I snuck out of the Writer’s Workshop class at JCCC during the lunch break and drove home, listening to my “Your Arsenal” CD, feeling like a big arse myself, a quitter, thinking of excuses to tell my dad why I just wasted $75 of his hard-earned money to not even get through an entire day of a weekend writing course he’d paid for, even though he thought writing was a frivolous endeavor and I should be studying accounting or computers or something useful. It was February 1992. I had just moved back in my parent’s house for a temporary stay, after I’d first left, full of good riddance for my father, when I was 18. I didn’t like asking my dad to help me out financially, because the strings he attached always came with a lecture about all the things I was doing wrong with my life.

As I entered the door from our garage to the kitchen, my parents were sitting at the table, not eating, as if they had expected me to walk through the door at that exact moment.

"Stella, sit down. Your mother and I need to talk to you.” My dad said without anger or judgment. I sat.

They were both drinking coffee, like old friends, and I remember thinking it was weird—they never sat and talked over coffee. I had expected my dad to be in his La-Z-Boy in front of the giant TV with the volume turned up so loud I was always surprised the next door neighbors never complained. Since he nearly always watched things like golf matches, Entertainment Tonight, and The Lawrence Welk Show, I figured they’d just drifted off to sleep before managing to come over and tell us to turn it down. And as for Mom, she should have been down the hall in her room, painting or flower arranging or whatever current craft project she had going on, not sitting in the kitchen with my father. What the hell did they have to talk about? I hadn’t seen them really talking in at least a decade.

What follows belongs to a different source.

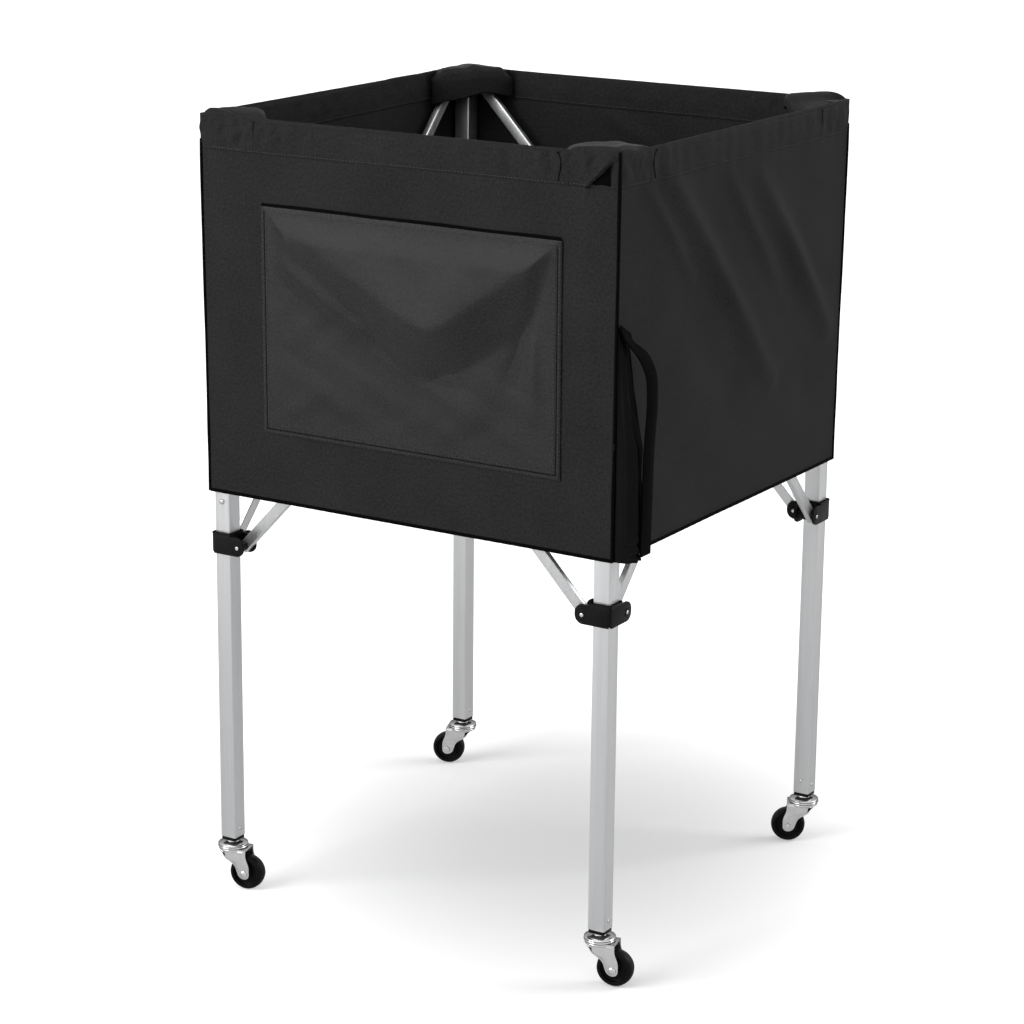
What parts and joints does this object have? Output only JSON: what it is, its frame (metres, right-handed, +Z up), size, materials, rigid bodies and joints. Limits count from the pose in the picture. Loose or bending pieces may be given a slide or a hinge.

My dad spoke more than I’d ever heard him say in my entire lifetime. He explained that my mom had asked him for a divorce, that he didn’t want one, but he understood it would make her happy, and so he would go through with it. He made it all sound like he expected it to be a shock to me, and so I opened my eyes and raised my eyebrows and nodded my head as if it were. It was all very mild and un-dramatic and rational. No one cried. No one screamed. We just discussed the situation, the plans, what needed to be done. It was agreed upon that I would move out with my mom, and that we’d go driving around later that afternoon to look for an apartment.

She did it. She finally followed through. I didn't know what to do so I sat there a long time and just stared. I looked up and noticed Mom had left the table.

Dad got up from the table, dumped his coffee cup into the kitchen sink, turned on the faucet, rinsed his cup, filled it half full, took a sip of water, dumped the water out, and set his cup on the counter. “Well, I’m going to go take a nap so I’ll be rested enough to go to my dance tonight.”

Evidently Dad had already scanned some seniors bulletin for something singles-ish and fun to do that evening. What’s the point of spending any more of his valuable time dwelling on anything, even his crumbling 22 year marriage? His second crumbled marriage.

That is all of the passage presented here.